Sight, smell, taste and touch

It seems that these apes remembered previous visits to ant nests and modified their behaviour depending on whether they had encountered the insects on previous visits. The findings indicate that chimpanzees use spatial memory to remember the exact location of hidden ant nests, and episodic-like memory to remember whether they found ants on previous visits to the same nests.

Episodic-like memory is the ability to remember where, when and what happened in past experiences, and is named after episodic memory in humans, which consists of the same abilities plus the ability to verbalize memories. Because non-human animals cannot explicitly communicate to us what they remember, this ability equivalent to human episodic memory is called episodic-like memory.
Furthermore, it is noteworthy that this is the first study to describe how chimpanzees use four senses (sight, smell, taste and touch) to inspect empty nests and detect if there are ants.

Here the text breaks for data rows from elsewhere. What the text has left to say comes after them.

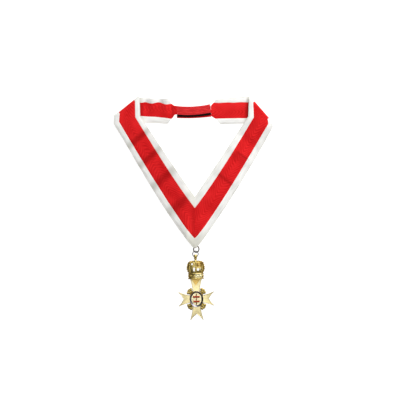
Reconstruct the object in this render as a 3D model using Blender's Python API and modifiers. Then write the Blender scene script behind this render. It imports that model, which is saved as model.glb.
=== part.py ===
"""A neck collar of red moire ribbon with white edges, lying flat, with a crowned cross jewel on two rings.

The frame is in metres: X to the right, Y from the jewel up to the nape, Z up from the surface it lies on.
The tables are in millimetres.
"""

import math
from collections import namedtuple

import bmesh
import bpy
from mathutils import Matrix, Vector

MM = 0.001
WELD = 0.00001
SHARP = math.radians(35)  # an edge this far from flat is a crease

# The ribbon: where its four lines run. A row is a section across one half of the ribbon, and a pair is
# the X and Y at which the section crosses the outer edge, the two seams of the red band and the inner edge.
Section = namedtuple("Section", "name outer seam_out seam_in inner z_outer z_inner")
LEFT = (
    Section("mitre", (2.4, -57.3), (2.4, -42.0), (2.4, 0.1), (2.4, 13.7), 5.9, 1.4),
    Section("dart", (-111.0, 117.7), (-103.2, 120.5), (-80.5, 126.8), (-73.6, 128.4), 5.0, 5.0),
    Section("fold", (-111.8, 129.6), (-104.0, 134.1), (-82.5, 151.3), (-76.0, 156.7), 5.0, 5.0),
    Section("neck", (-70.0, 119.8), (-70.0, 128.5), (-70.0, 147.1), (-70.1, 153.9), 0.6, 1.0),
    Section("nape", (-50.8, 118.9), (-50.8, 127.4), (-50.8, 147.1), (-50.8, 153.0), 0.6, 1.0),
    Section("end", (-35.3, 117.9), (-30.0, 124.9), (-30.5, 145.3), (-34.0, 152.2), 0.8, 1.2),
)
RIGHT = (
    Section("mitre", (2.4, -57.3), (2.4, -42.0), (2.4, 0.1), (2.4, 13.7), 5.9, 1.4),
    Section("dart", (112.0, 114.7), (105.0, 117.4), (84.8, 126.6), (77.0, 127.9), 5.0, 5.0),
    Section("fold", (111.8, 117.9), (106.3, 126.1), (86.1, 149.1), (80.1, 155.9), 5.0, 5.0),
    Section("neck", (73.5, 118.0), (74.9, 125.7), (76.0, 148.0), (76.4, 156.2), 0.6, 0.6),
    Section("nape", (54.6, 117.9), (54.6, 125.5), (54.6, 147.7), (54.6, 154.3), 0.6, 0.6),
    Section("end", (38.2, 117.3), (31.6, 125.1), (28.7, 147.1), (31.5, 152.0), 0.6, 0.6),
)
# How each of an arm's four lines bows outwards: depth, and how fast it comes from the mitre and to the dart
Bow = namedtuple("Bow", "depth rise fall")
LEFT_BOWS = (Bow(4.4, 0.9, 1.6), Bow(3.45, 0.55, 1.05), Bow(1.8, 0.9, 1.3), Bow(0.4, 1.0, 1.5))
RIGHT_BOWS = (Bow(4.7, 0.62, 0.82), Bow(3.7, 0.6, 1.15), Bow(2.15, 0.8, 1.1), Bow(0.5, 1.0, 1.5))
# How the red band narrows past its folded corners: lower and upper point, height of the middle
Taper = namedtuple("Taper", "lower upper z")
LEFT_TAPER = (
    Taper((-25.9, 130.3), (-26.9, 143.5), 2.6),
    Taper((-22.4, 130.9), (-22.4, 142.5), 3.5),
)
RIGHT_TAPER = (Taper((25.9, 128.9), (25.2, 142.9), 0.6),)
TRACK_SHARE = (0.0, 0.217, 0.785, 1.0)  # of the width, at the outer edge, the seams and the inner edge
LAYER = 1.2 * MM  # thickness of the ribbon and of its edging
SEAM_GAP = 0.15 * MM  # from a seam, or from the mitre, to the cloth on either side of it
MITRE_GAP = 0.25 * MM
REST = 0.6 * MM  # height of the middle of a layer that lies on the surface
FOLD_TOP = 5.0 * MM  # height of the upper layer at the shoulders
FOLD_RADIUS = (FOLD_TOP - REST) / 2
TIP_RUN = 0.26  # share of the arm over which it comes down from the raised tip
SHOULDER_RUN = 0.24  # share of the arm over which it climbs onto the neck band
ARM_BANK = 1.6 * MM  # how far the inner edge stands above the outer one
WAVE_FIRST = 28.6 * MM  # from the dart to the first wave, and the waves widen down the arm
WAVE_GROWTH = 1.12
WAVE_LEAN = 0.35  # share of the second harmonic, which makes a wave's lower side the steeper one
Half = namedtuple("Half", "name side rows bows taper wave ruffle ruffle_shift")
HALVES = (
    Half("left", -1, LEFT, LEFT_BOWS, LEFT_TAPER, 1.5 * MM, 1.5 * MM, 1.0 * MM),
    Half("right", 1, RIGHT, RIGHT_BOWS, RIGHT_TAPER, 0.5 * MM, 0.4 * MM, 0.2 * MM),
)
RUFFLE_PITCH = 19.6 * MM
RUFFLE_FIRST = 67.2 * MM  # distance of the first ruffle from the middle of the frame
RUFFLE_RUN = 8.0 * MM  # over which the ruffles fade in beside the arm
# Steps along each stretch of a half: the arm, the shoulder, the fold, the neck band and the taper
ARM_STEPS = 22
SHOULDER_STEPS = 2
FOLD_STEPS = 6
BAND_STEPS = 18
RED_STEPS = 4
EDGING_STEPS = 2

# The fastening: middle line of each layer at three places, its width, thickness and height
Strap = namedtuple("Strap", "name line width thick z colour")
TAB_THICK = 1.0 * MM
TAPE_THICK = 1.4 * MM
LAYER_GAP = 0.3 * MM
TAPE_Z = TAB_THICK + LAYER_GAP + TAPE_THICK / 2
TAB_FRONT_Z = TAPE_Z + TAPE_THICK / 2 + LAYER_GAP + TAB_THICK / 2
STRAPS = (
    Strap(
        "tab_rear", ((-22.4, 131.9), (-4.2, 132.5), (24.8, 135.5)), 13.2, TAB_THICK, TAB_THICK / 2, "red"
    ),
    Strap(
        "fastening_tape", ((-22.4, 132.9), (-4.2, 133.4), (24.8, 136.6)), 12.2, TAPE_THICK, TAPE_Z, "black"
    ),
    Strap(
        "tab_front", ((-22.0, 136.7), (-4.2, 136.1), (23.4, 139.2)), 11.8, TAB_THICK, TAB_FRONT_Z, "red"
    ),
)
STRAP_STEPS = 12

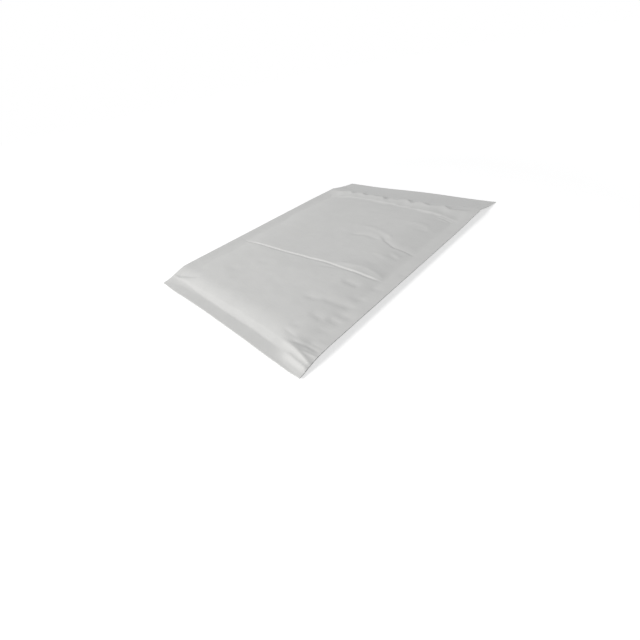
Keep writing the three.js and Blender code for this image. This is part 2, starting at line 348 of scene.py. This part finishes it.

Importance for conservation and for understanding human evolution

Serra Hunter professor R. Adriana Hernandez-Aguilar stresses that “it is important to emphasize that the study of chimpanzee cognition in an ecologically relevant context — such as the savannah where our research was carried out — contributes to better understanding the evolution of human cognitive capacities, given that the first hominins inhabited similarly dry, open, and hot landscapes”.
Furthermore, “chimpanzees are an endangered species and learning more about the strategies they use to obtain important foods in the wild helps us to conserve them”, the researchers conclude.